Console UX and Workflows

This section contains wireframe diagrams that illustrate the console UX and workflows that will be supported by the proposed notices schema. Each wireframe links to an Excalidraw scene which contains the wireframe sources and supports leaving comments directly on the diagram.

Parts highlighted in blue color are not going to be part of the MVP.

Listing all Notices

For the MVP, all notices will be listed in a single page. In the future, we can have scoped versions of this view as a tab on the clusters page.
The customer will be able to change the status of a notice directly from the list view:
- A notice marked as "resolved" indicates that the customer has performed the suggested corrective correction. This does not imply that the notice is already resolved, but that we expect this to happen once the related catalog objects have been (re-)created.
- A notice marked as "ignored" indicates that the user considers it irrelevant or low priority and they don't want to see it in the foreseeable future.
The page will contain an extra filter dropdown that will allow customers to filter out notices with a certain status:
- hide ignored and resolved - probably this should be the default,
- hide ignored - probably most useful for field engineers using the impersonated console,
- show all.

Inspecting a Notice

The Notice and the Hint sections correspond to what is currently rendered in the EXPLAIN output. In addition, the detailed view contains a Corrective Action statement which contains concrete instructions that will resolve the issue. If possible, the corrective action is given as a concrete SQL snippet, otherwise it is a valid markdown string.
Literals referenced in the notice, hint, and action fields are redacted (replaced by █) unless the feature is used by a Materialize superuser.
Every detailed view has a "Learn more" link below the notice section that references the public docs for this notice type. The notice docs are structured similar to the Rust error codes page and will provide more context, a minimal reproducing example, and a corrective action for the example for each notice type for customers that want to understand where and why a specific notice is emitted.

Catalog Schema

As part of the feature we will add the following builtin objects to mz_internal.

`mz_optimizer_notices`

Optimizer notices are exposed through a new BuiltinTable that contains an unfiltered list of all optimizer notices emitted by the optimizer when planning materialized views and indexes. The table contents are maintained directly by the adapter. The table has the following schema.

Field	Type	Meaning
`notice_type`	`text`	The notice type. Each type will correspond to a Materialize docs sub-page.
`message`	`text`	A brief description of the issue highlighted by this notice.
`hint`	`text`	A high-level hint that tells the user what can be improved.
`action`	`text`	A concrete action that will resolve the notice.
`redacted_message`	`text`	A redacted version of the `message` column. `NULL` if no redaction is needed.
`redacted_hint`	`text`	A redacted version of the `hint` column. `NULL` if no redaction is needed.
`redacted_action`	`text`	A redacted version of the `action` column. `NULL` if no redaction is needed.
`action_type`	`text`	The type of the `action` string (`sql_statements` for a valid SQL string or `plain_text` for plain text).
`object_id`	`text`	The ID of the materialized view or index. Corresponds to `mz_objects.id`. For global notices, this column is `NULL`.
`dependency_ids`	`text list`	A list of dependency IDs that need to exist for this notice to be still valid. Corresponds to `mz_objects.id`.
`created_at`	`timestamp with time zone`	The time at which the notice was created.
`updated_at`	`timestamp with time zone`	The time at which the notice was last updated.
`fingerprint`	`uuid`	A fingerprint for this notice computed in a way that survives re-creation of all associated objects using identical DDL statements.

`mz_notices`

The data from mz_optimizer_notices table is integrated into a mz_notices view which has identical schema and in the long run is meant to be defined as follows:

notices_part_1 UNION ALL
notices_part_2 UNION ALL
...
notices_part_n

where each of the n inputs corresponds to a catalog entry that provides notices managed by a different subsystem (optimizer, sources and sinks, adapter). At the moment, however, the view is defined with n = 1 and only selects from mz_optimizer_notices.

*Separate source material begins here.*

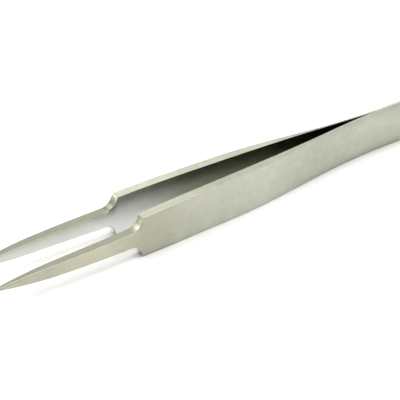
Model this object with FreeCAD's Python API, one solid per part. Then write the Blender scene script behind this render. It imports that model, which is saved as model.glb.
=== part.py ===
import FreeCAD, Part
import math
import os

# Straight tweezers with fine points. Two ground spring-steel blades are welded face to face at the
# tail and spring apart towards the points. Millimetres, +X from the points to the tail, +Y across
# the gap, +Z up across the blade. The blades stand on their lower long edges, and the origin is the
# middle of the bounding box at its foot.

# Lengths along the blade
POINT_LENGTH = 36.5          # from the very point to the shoulder corners
SPRING_LENGTH = 69.5         # from the shoulder corners to the front of the weld
WELD_LENGTH = 14.0           # where the two blades lie face to face

# Widths across the blade, along Z
BODY_WIDTH = 10.0            # the long parallel part that is held in the hand
SHOULDER_WIDTH = 9.4         # at the shoulder corners
SHOULDER_FLARE = 18.0        # length over which the body widens from shoulder to full width
WAIST_WIDTH = 3.73           # just in front of the shoulders
OGIVE_WIDTH = 3.0            # where the point starts to curve in
POINT_WIDTH = 0.3            # the blunt end of the point
OGIVE_LENGTH = 16.0          # length of the curved point
TAIL_CORNER_RADIUS = 2.5
SHOULDER_CORNER_RADIUS = 0.3

# Clear gap between the two inner faces
POINT_GAP = 8.4
BELLY_GAP = 8.1
SHOULDER_GAP = 7.2
GRIP_GAP = 5.5
SPRING_GAP = 2.56
BELLY_AHEAD = 25.5           # the belly station, in front of the shoulders
GRIP_BEHIND = 24.0           # the grip station, behind the shoulders
SPRING_BEHIND = 49.5         # the spring station, behind the shoulders

# Thickness of one blade, along Y
BLADE_THICKNESS = 2.0        # shoulders and grip, flat outside
POINT_THICKNESS = 0.75       # at the very point
THINNING_AHEAD = 6.0         # the outer face starts to sweep in this far in front of the shoulders
SPINE_THICKNESS = 1.35       # middle of the crowned spring section and tail
RIM_THICKNESS = 0.35         # long edges of the crowned spring section and tail
FLAT_CROWN = 0.04            # the least crown that grinding leaves on the flat outer face
CROWN_START = 26.0           # behind the shoulders
CROWN_END = 58.0             # behind the shoulders

EDGE_RADIUS = 0.12           # the outer face's edges are broken to this radius

# How the forms are made
TOOL_MARGIN = 2.0            # how far a forming solid runs past the finished blade
SECTION_PITCH = 4.0          # greatest distance between two sections of the outer face
EDGE_SHARE = 0.4             # the broken edges take at most this share of the point's width each
TOUCH = 0.001                # what lies closer than this counts as touching

LENGTH = POINT_LENGTH + SPRING_LENGTH + WELD_LENGTH
POINT_X = -LENGTH / 2
SHOULDER_X = POINT_X + POINT_LENGTH
WELD_X = SHOULDER_X + SPRING_LENGTH
TAIL_X = LENGTH / 2
MID_Z = BODY_WIDTH / 2


def vec(x, y, z):
    return FreeCAD.Vector(x, y, z)


def line(start, end):
    return Part.LineSegment(start, end).toShape()


def arc(start, middle, end):
    return Part.Arc(start, middle, end).toShape()


def smooth_step(start, end, x):
    """Rises from 0 at start to 1 at end with level tangents."""
    share = min(max((x - start) / (end - start), 0.0), 1.0)
    return share * share * (3 - 2 * share)


def gap_curve():
    """The inner face seen from above: a smooth curve that leaves the weld without a corner."""
    stations = [
        vec(POINT_X, POINT_GAP / 2, 0),
        vec(SHOULDER_X - BELLY_AHEAD, BELLY_GAP / 2, 0),
        vec(SHOULDER_X, SHOULDER_GAP / 2, 0),
        vec(SHOULDER_X + GRIP_BEHIND, GRIP_GAP / 2, 0),
        vec(SHOULDER_X + SPRING_BEHIND, SPRING_GAP / 2, 0),
        vec(WELD_X, 0, 0),
    ]
    curve = Part.BSplineCurve()
    curve.interpolate(Points=stations, InitialTangent=stations[1] - stations[0],
                      FinalTangent=vec(1, 0, 0))
    return curve


def ahead_of_point(curve):
    """The gap curve carried straight on past the very point."""
    slope = curve.tangent(curve.FirstParameter)[0]
    return curve.value(curve.FirstParameter) - slope * (TOOL_MARGIN / slope.x)


def inner_form(curve):
    """All that lies outside the inner face: the side of the gap curve away from the mid plane."""
    far_y = POINT_GAP / 2 + BLADE_THICKNESS + TOOL_MARGIN
    front = ahead_of_point(curve)
    point = curve.value(curve.FirstParameter)
    weld_front = curve.value(curve.LastParameter)
    tail = vec(TAIL_X + TOOL_MARGIN, 0, 0)
    far_tail = vec(tail.x, far_y, 0)
    far_front = vec(front.x, far_y, 0)
    edges = [
        line(front, point),
        curve.toShape(),
        line(weld_front, tail),
        line(tail, far_tail),
        line(far_tail, far_front),
        line(far_front, front),
    ]
    face = Part.Face(Part.Wire(edges))
    face.translate(vec(0, 0, -TOOL_MARGIN))
    return face.extrude(vec(0, 0, BODY_WIDTH + 2 * TOOL_MARGIN))


def rim_thickness(x):
    """Thickness at the long edges: full in the middle, swept in to the point and to the spring."""
    thinning_x = SHOULDER_X - THINNING_AHEAD
    sweep = max((thinning_x - x) / (thinning_x - POINT_X), 0.0)
    point_loss = (BLADE_THICKNESS - POINT_THICKNESS) * sweep * sweep
    crown = smooth_step(SHOULDER_X + CROWN_START, SHOULDER_X + CROWN_END, x)
    return BLADE_THICKNESS - point_loss - (BLADE_THICKNESS - RIM_THICKNESS) * crown


def crown_height(x):
    """How far the middle of the outer face stands proud of its long edges."""
    crown = smooth_step(SHOULDER_X + CROWN_START, SHOULDER_X + CROWN_END, x)
    return FLAT_CROWN + (SPINE_THICKNESS - RIM_THICKNESS - FLAT_CROWN) * crown


def outer_section(x, inner_y):
    """One cross-section of the blade: a crowned arc outside, closed far behind the inner face."""
    height = crown_height(x)
    spine_y = inner_y + rim_thickness(x) + height
    radius = (MID_Z * MID_Z + height * height) / (2 * height)
    reach = MID_Z + TOOL_MARGIN / 2
    fall = radius - math.sqrt(radius * radius - reach * reach)
    low = vec(x, spine_y - fall, MID_Z - reach)
    high = vec(x, spine_y - fall, MID_Z + reach)
    low_back = vec(x, -TOOL_MARGIN, MID_Z - reach)
    high_back = vec(x, -TOOL_MARGIN, MID_Z + reach)
    edges = [
        arc(low, vec(x, spine_y, MID_Z), high),
        line(high, high_back),
        line(high_back, low_back),
        line(low_back, low),
    ]
    return Part.Wire(edges)


def outer_form(curve):
    """All that lies inside the outer face: sections along the gap curve and the weld, lofted."""
    first = curve.FirstParameter
    last = curve.LastParameter
    count = math.ceil((WELD_X - POINT_X) / SECTION_PITCH)
    places = [ahead_of_point(curve)]
    for index in range(count + 1):
        places.append(curve.value(first + (last - first) * index / count))
    tail_reach = WELD_LENGTH + TOOL_MARGIN
    tail_count = math.ceil(tail_reach / SECTION_PITCH)
    for index in range(tail_count):
        places.append(vec(WELD_X + tail_reach * (index + 1) / tail_count, 0, 0))
    return Part.makeLoft([outer_section(place.x, place.y) for place in places], True, False)


def upper_outline():
    """Upper half of the blade's outline seen from the side, from the point to the tail."""
    shoulder_z = SHOULDER_WIDTH / 2
    waist_z = WAIST_WIDTH / 2
    ogive_z = OGIVE_WIDTH / 2
    point_z = POINT_WIDTH / 2
    notch = shoulder_z - waist_z
    notch_x = SHOULDER_X - notch
    ogive_x = POINT_X + OGIVE_LENGTH
    flare_x = SHOULDER_X + SHOULDER_FLARE
    taper = (waist_z - ogive_z) / (notch_x - ogive_x)
    half = OGIVE_LENGTH / 2
    bend = (ogive_z - taper * OGIVE_LENGTH - point_z) / OGIVE_LENGTH ** 2
    ogive_mid = vec(ogive_x - half, 0, ogive_z - taper * half - bend * half * half)
    diagonal = notch * math.sqrt(0.5)
    notch_mid = vec(notch_x + diagonal, 0, shoulder_z - diagonal)
    flare_mid = vec((SHOULDER_X + flare_x) / 2, 0, MID_Z - (MID_Z - shoulder_z) / 4)
    corner = TAIL_CORNER_RADIUS
    corner_mid = vec(TAIL_X - corner * (1 - math.sqrt(0.5)), 0, MID_Z - corner * (1 - math.sqrt(0.5)))
    return [
        arc(vec(POINT_X, 0, point_z), ogive_mid, vec(ogive_x, 0, ogive_z)),
        line(vec(ogive_x, 0, ogive_z), vec(notch_x, 0, waist_z)),
        arc(vec(notch_x, 0, waist_z), notch_mid, vec(SHOULDER_X, 0, shoulder_z)),
        arc(vec(SHOULDER_X, 0, shoulder_z), flare_mid, vec(flare_x, 0, MID_Z)),
        line(vec(flare_x, 0, MID_Z), vec(TAIL_X - corner, 0, MID_Z)),
        arc(vec(TAIL_X - corner, 0, MID_Z), corner_mid, vec(TAIL_X, 0, MID_Z - corner)),
    ]


def shoulder_corners(form):
    """The two outward corners of the shoulders: edges that run straight along Y."""
    corners = []
    for edge in form.Edges:
        box = edge.BoundBox
        runs_across = box.XLength < TOUCH and box.ZLength < TOUCH
        if runs_across and abs(box.XMin - SHOULDER_X) < TOUCH:
            corners.append(edge)
    return corners


def side_form():
    """The blade's outline seen from the side, run right through the blade's thickness."""
    upper = upper_outline()
    lower = [edge.mirror(vec(0, 0, 0), vec(0, 0, 1)) for edge in upper]
    point_z = POINT_WIDTH / 2
    tail_z = MID_Z - TAIL_CORNER_RADIUS
    ends = [
        line(vec(POINT_X, 0, point_z), vec(POINT_X, 0, -point_z)),
        line(vec(TAIL_X, 0, tail_z), vec(TAIL_X, 0, -tail_z)),
    ]
    wire = Part.Wire(Part.__sortEdges__(upper + lower + ends))
    face = Part.Face(wire)
    face.translate(vec(0, -TOOL_MARGIN / 2, MID_Z))
    depth = POINT_GAP / 2 + BLADE_THICKNESS + TOOL_MARGIN
    form = face.extrude(vec(0, depth, 0))
    return form.makeFillet(SHOULDER_CORNER_RADIUS, shoulder_corners(form))


def outer_edges(blade):
    """The edges round the outer face, apart from the blunt end of the point."""
    spine_y = rim_thickness(WELD_X) + crown_height(WELD_X)
    probe = Part.Vertex(WELD_X, spine_y, MID_Z)
    face = min(blade.Faces, key=lambda candidate: candidate.distToShape(probe)[0])
    return [edge for edge in face.Edges if edge.BoundBox.XMax > POINT_X + SECTION_PITCH / 2]


def make_blade():
    """One blade on the +Y side of the mid plane."""
    curve = gap_curve()
    blade = inner_form(curve).common(outer_form(curve)).common(side_form())
    blade = blade.Solids[0]
    return blade.makeFillet(min(EDGE_RADIUS, EDGE_SHARE * POINT_WIDTH), outer_edges(blade))


right_arm = make_blade()
left_arm = right_arm.mirror(vec(0, 0, 0), vec(0, 1, 0))

os.makedirs("parts", exist_ok=True)
for name, shape in {"left_arm": left_arm, "right_arm": right_arm}.items():
    shape.exportStep("parts/" + name + ".step")
    print(name, "valid", shape.isValid(), "solids", len(shape.Solids), "volume", round(shape.Volume, 3))
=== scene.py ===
import logging
import math
from dataclasses import dataclass
from enum import Enum

import bpy
import numpy as np
from mathutils import Matrix, Vector


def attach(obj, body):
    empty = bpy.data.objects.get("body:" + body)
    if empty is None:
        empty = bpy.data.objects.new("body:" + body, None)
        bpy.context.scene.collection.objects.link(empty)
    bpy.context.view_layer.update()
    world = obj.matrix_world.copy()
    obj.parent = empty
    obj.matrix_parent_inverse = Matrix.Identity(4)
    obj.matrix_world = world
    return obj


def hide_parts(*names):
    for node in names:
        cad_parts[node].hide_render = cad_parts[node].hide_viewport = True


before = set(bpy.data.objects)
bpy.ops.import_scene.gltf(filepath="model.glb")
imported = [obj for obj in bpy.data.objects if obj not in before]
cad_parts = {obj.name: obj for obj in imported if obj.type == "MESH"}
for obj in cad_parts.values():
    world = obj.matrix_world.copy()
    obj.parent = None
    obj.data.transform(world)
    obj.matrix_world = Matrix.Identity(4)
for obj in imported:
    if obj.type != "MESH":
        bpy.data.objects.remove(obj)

LOG = logging.getLogger("tweezers")
MM = 0.001  # sizes are in millimetres unless a comment says metres; the scene is in metres
OUTER_ARC = 9  # points of the edge profile's arc beside the outer face
INNER_ARC = 5  # and of its arc beside the inner face, with 3 points between the two

Colour = tuple[float, float, float, float]
Point = tuple[float, float]


class Side(Enum):
    """The two blades: the CAD node that each stands for, its side of the mid plane, and the painted
    shade on its notches.
    """

    # The notch profiles paint shade on the +Y side of the upper notches and on the -Y side of the lower
    # ones
    NEAR = ("left_arm", -1.0,
            [0.0] * OUTER_ARC + [0.0, 0.15, 0.75] + [1.0] * INNER_ARC,
            [0.75] * OUTER_ARC + [0.8, 0.55, 0.22] + [0.1] * INNER_ARC, 0.3)
    FAR = ("right_arm", 1.0,
           [1.0] * OUTER_ARC + [1.0, 0.85, 0.7] + [0.7] * INNER_ARC,
           [0.0] * OUTER_ARC + [0.0, 0.0, 0.8] + [1.0] * INNER_ARC, 1.0)

    @property
    def node(self) -> str:
        """Name of the CAD node."""
        return self.value[0]

    @property
    def sign(self) -> float:
        """-1 for the blade on the -Y side, +1 for the other."""
        return self.value[1]

    @property
    def dull_and_shade(self) -> list[float]:
        """How much painted shade the upper notch takes across its edge face, from the outer to the inner
        side.
        """
        return self.value[2]

    @property
    def under_notch_shade(self) -> list[float]:
        """The same for the lower notch."""
        return self.value[3]

    @property
    def shade_at_top(self) -> float:
        """The share of that painted shade at the lower notch's top, where it fades."""
        return self.value[4]


class Mark(Enum):
    """Point attributes that a blade's mesh carries for its material."""

    INNER = "inner_face"
    EDGE = "edge_face"
    # the points' grinding, and painted shade on the notches and the lower edges
    GROUND = "ground_edge"
    # wear, and painted shade over the upper edges' highlight
    ARRIS = "arris"
    # painted shade along the inner faces' upper rims
    RIM = "inner_rim"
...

`mz_ignored_optimizer_notices`

Note: this section is out of scope for the MVP.

A new BuiltinSource used to keep track of ignored notices. Because of the fingerprint characteristics ignored notices will continue to be ignored even if we re-create the objects associated via object_id and dependency_ids as long as we use identical DDL statements.

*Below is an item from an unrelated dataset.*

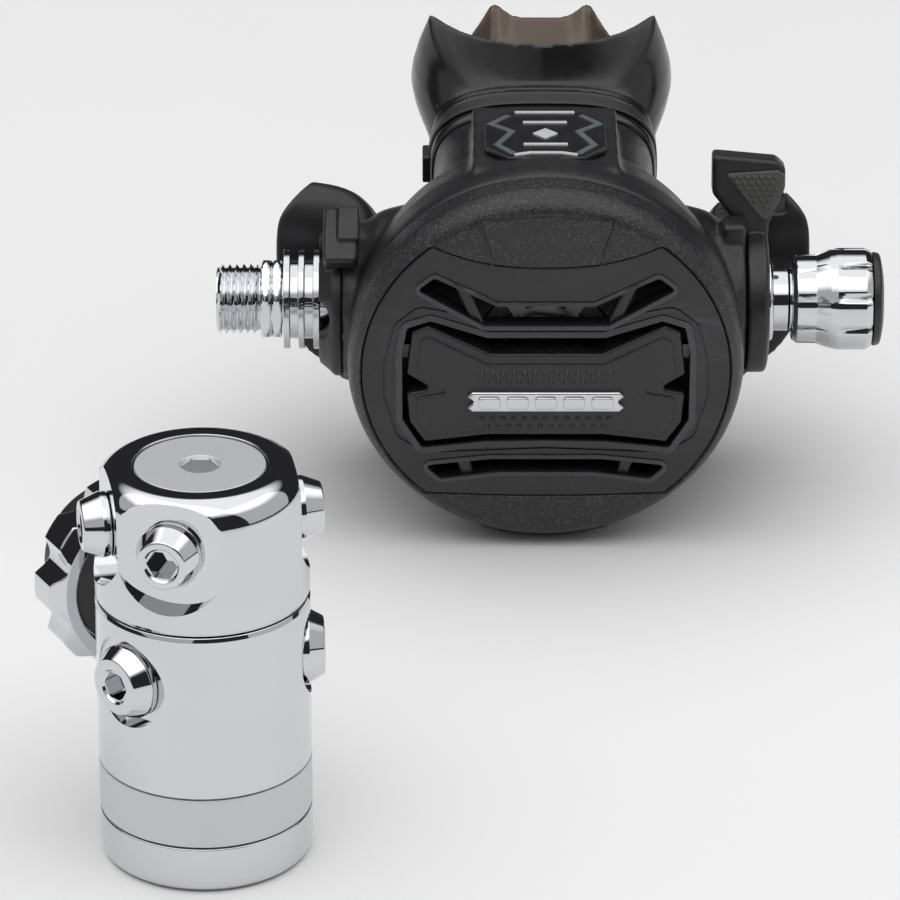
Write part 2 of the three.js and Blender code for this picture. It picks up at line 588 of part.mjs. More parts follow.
function addAdjuster() {
  addPiece(secondStage, 'adjuster_collar', toRight(sleeve(6.8, 8.5, 40.8, 46, 18)), chrome);
  addPiece(secondStage, 'adjuster_oring', toRight(ringSeal(3.9, 1.6).translate(0, 0, 31)), darkRubber);
  addPiece(secondStage, 'adjuster_shaft', toRight(turned([
    [0, 33.4], [4.7, 33.4], [4.7, 40.6], [6.3, 40.6], [6.3, 56], [0, 56],
  ], 16)), chrome);
  const flutes = Array.from({ length: 9 }, (_, i) => (
    rod(3.4, 57.5, 67, 8).translate(12.5, 0, 0).rotateZ((2 * Math.PI * i) / 9)
  ));
  const knob = turned([
    [6.6, 49.9], [8.2, 49.9], [8.85, 50.6], [8.85, 56.2], [10.2, 57.2], [10.2, 64.6], [9.6, 65.9],
    [7.2, 65.9], [7.2, 57], [6.6, 57], [6.6, 49.9],
  ], 24);
  addPiece(secondStage, 'adjuster_knob', toRight(cut(knob, ...flutes)), chrome);
  addPiece(secondStage, 'knob_cap', toRight(turned([
    [0, 57.4], [6.8, 57.4], [6.8, 66.2], [9.0, 66.2], [8.6, 67.7], [0, 67.7],
  ], 18)), blackPlastic);
}

// ---------- second stage: exhaust ----------

// The line that the tee's two mouths are cut off along, seen from the front.
const TEE_ENDS = [
  [0, 20], [44, 15], [48.5, 9], [53, 2], [TEE_HALF, -4], [53.5, -12], [50, -20], [42.5, -28], [38, -42],
  [0, -60],
];

function teeStations(wall, reach) {
  const right = [
    { at: 0, u: 17, v: -30, a: 17, b: 15.8 },
    { at: 14, u: 18.5, v: -29, a: 15.6, b: 15.4 },
    { at: 28, u: 22, v: -23, a: 11.6, b: 14.6 },
    { at: 42, u: 25, v: -14.5, a: 10.6, b: 17.6 },
    { at: reach, u: 25.6, v: -10, a: 11.4, b: 22 },
  ];
  const left = right.slice(1).reverse().map((station) => ({ ...station, at: -station.at }));
  return [...left, ...right].map((station) => ({ ...station, a: station.a - wall, b: station.b - wall }));
}

function addExhaust() {
  const outer = loft('x', teeStations(0, TEE_HALF), 28);
  const inner = loft('x', teeStations(2, TEE_HALF + 1), 24);
  const seatClearance = toExhaust(rod(11 + GAP, -4, 2.7, 16));
  const ends = toFront(prism(mirrored(TEE_ENDS), -60, 10));
  const tee = cut(overlap(outer, ends), inner, caseForm(GAP), seatClearance);
  addPiece(secondStage, 'exhaust_tee', tee, blackPlastic);
  const valve = turned([
    [0, 1.2], [1.2, 1.2], [1.2, 2.8], [10.4, 2.8], [10.4, 3.6], [0, 4.2],
  ], 16);
  addPiece(secondStage, 'exhaust_valve', toExhaust(valve), smokySilicone);
}

// ---------- second stage: mouthpiece ----------

function bridgeShape() {
  return mirrored([
    [0, 27.6], [5, 28.4], [9.5, 30.6], [13.4, 28], [17, 20], [17, 10], [14, 10], [13.4, 17.5], [9, 22.4],
    [0, 22],
  ]);
}

function addMouthpiece() {
  const outer = loft('y', [
    { at: NECK_END + GAP, u: 0, v: NECK_Z, a: 22.5, b: 14.4, power: 3 },
    { at: STUB_END, u: 0, v: NECK_Z, a: 22.5, b: 14.4, power: 3 },
    { at: 38.5, u: 0, v: NECK_Z, a: 24.2, b: 18, power: 3 },
    { at: 41.5, u: 0, v: NECK_Z, a: 25.8, b: 21, power: 3.4 },
    { at: 45, u: 0, v: NECK_Z, a: 26.8, b: 22.4, power: 4.5 },
    { at: 49.5, u: 0, v: NECK_Z, a: 27.2, b: 24.6, power: 5 },
  ], 20);
  const socket = loft('y', [
    { at: NECK_END - 1, u: 0, v: NECK_Z, a: 19.8, b: 11.7, power: 3 },
    { at: STUB_END + GAP, u: 0, v: NECK_Z, a: 19.8, b: 11.7, power: 3 },
  ], 18);
  const passage = loft('y', [
    { at: 30, u: 0, v: NECK_Z, a: 16, b: 7.6, power: 2.6 },
    { at: 60, u: 0, v: NECK_Z, a: 16, b: 7.6, power: 2.6 },
  ], 18);
  const dish = rod(34, -60, 60, 28).translate(0, 75, NECK_Z);
  const wings = [-1, 1].map((side) => loft('y', [
    { at: 40, u: side * 16, v: NECK_Z, a: 1.6, b: 5, power: 3 },
    { at: 66, u: side * 15.5, v: NECK_Z, a: 1.5, b: 5, power: 3 },
  ], 8));
  const bridge = toFront(prism(bridgeShape(), -68.6, -65.6));
  const flange = cut(outer, dish);
  addPiece(secondStage, 'mouthpiece', join(cut(flange, socket, passage), ...wings, bridge), smokySilicone);

  const bandOuter = loft('y', [
    { at: 27.6, u: 0, v: NECK_Z, a: 24, b: 15.9, power: 3 },
    { at: 32, u: 0, v: NECK_Z, a: 24, b: 15.9, power: 3 },
  ], 20);
  const bandInner = loft('y', [
    { at: 27, u: 0, v: NECK_Z, a: 22.8, b: 14.7, power: 3 },
    { at: 33, u: 0, v: NECK_Z, a: 22.8, b: 14.7, power: 3 },
  ], 20);
  const heads = [block(-25.6, -23.2, 27, 32.6, NECK_Z - 3, NECK_Z + 3)];
  addPiece(secondStage, 'mouthpiece_clamp', cut(join(bandOuter, ...heads), bandInner), blackPlastic);
}

function addNeckBadge() {
  const half = [[0, 11.8], [7.4, 11.8], [12, 6.4], [12, -6.4], [7.4, -11.8], [0, -11.8]];
  const [[frontY, frontZ], [backY, backZ]] = PLINTH_TOP;
  const rise = (backZ - frontZ) / (backY - frontY);
  const centreY = 3;
  const badge = prism(mirrored(half), GAP, 1.5).rotateX(Math.atan(rise));
  badge.translate(0, centreY, frontZ + rise * (centreY - frontY));
  addPiece(secondStage, 'neck_badge', badge, smoothPlastic);
}

addDiaphragmEnd();
addFirstStageBody();
addPlugs();
addTurret();
addCylinderFitting();
addCase();
addCover();
addPurge();
addDemandValve();
addInlet();
addVenturi();
addAdjuster();
addExhaust();
addMouthpiece();
addNeckBadge();

export default regulator;
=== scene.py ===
import json
import math

import bmesh
import bpy
from mathutils import Matrix, Vector


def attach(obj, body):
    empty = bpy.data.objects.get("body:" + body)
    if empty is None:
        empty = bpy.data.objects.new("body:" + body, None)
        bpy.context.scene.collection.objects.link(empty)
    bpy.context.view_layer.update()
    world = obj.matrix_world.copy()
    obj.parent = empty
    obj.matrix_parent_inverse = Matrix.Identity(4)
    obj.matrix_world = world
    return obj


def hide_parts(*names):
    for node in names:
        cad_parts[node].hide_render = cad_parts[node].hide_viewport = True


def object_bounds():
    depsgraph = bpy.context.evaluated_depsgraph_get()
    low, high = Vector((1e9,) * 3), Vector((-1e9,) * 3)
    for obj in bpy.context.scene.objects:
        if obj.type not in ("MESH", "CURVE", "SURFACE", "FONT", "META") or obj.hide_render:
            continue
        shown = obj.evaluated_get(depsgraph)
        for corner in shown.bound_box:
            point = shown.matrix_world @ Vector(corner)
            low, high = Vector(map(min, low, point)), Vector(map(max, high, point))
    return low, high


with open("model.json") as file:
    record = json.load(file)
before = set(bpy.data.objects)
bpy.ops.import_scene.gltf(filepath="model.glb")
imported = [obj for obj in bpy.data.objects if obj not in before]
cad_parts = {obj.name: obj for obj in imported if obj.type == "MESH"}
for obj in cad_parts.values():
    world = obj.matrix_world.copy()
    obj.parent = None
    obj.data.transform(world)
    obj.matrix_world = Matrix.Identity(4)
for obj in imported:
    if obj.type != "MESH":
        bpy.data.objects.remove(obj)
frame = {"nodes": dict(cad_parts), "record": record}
CAD_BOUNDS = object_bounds()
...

Notice Generation and Management

Notice Generation

An optimizer pass produces a vector of notices as a side effect of an optimization run. In order to persist those notices in mz_optimizer_notices we need to be able to emit retractions for a previously inserted notice (for example when we delete the associated catalog item). However, the notice structure of the notices generated by the optimizer is not suitable for emitting retractions - for example:

It doesn't have an optional created_at field.
Some of the text fields need to be resolved against catalog items that might be renamed or removed in the meantime.

In order to protect ourselves against invalid retraction issues arising from these problems we make a distinction between the notice type produced by the optimizer (RawOptimizerNotice) and the notice type stored in the CatalogPlans struct (OptimizerNotice).

Further, the type of the notices stored in DataflowMetainfo::optimizer_notices depends on the execution stage - within the optimizer we still need to use RawOptimizerNotice, but before storing the final result in the CatalogPlans struct we need to move to a OptimizerNotice vector (done with a CatalogState::render_notices call). We use the CatalogPlans entries to generate insertions and deletions in the mz_optimizer_notices table.

Also, since we expect to have more than two notice types in the long term, we reorganize the code a bit so adding a new notice is easier in the future. The required steps are as follows:

Create a mz_transform::notice::<notice_type> submodule.
Define a struct for the new notice in that module.
Implement OptimizerNoticeApi for that struct.
Re-export the notice type in mz_transform::notice.
Add the notice type to the raw_optimizer_notices macro which generates the RawOptimizerNotice enum and other boilerplate code.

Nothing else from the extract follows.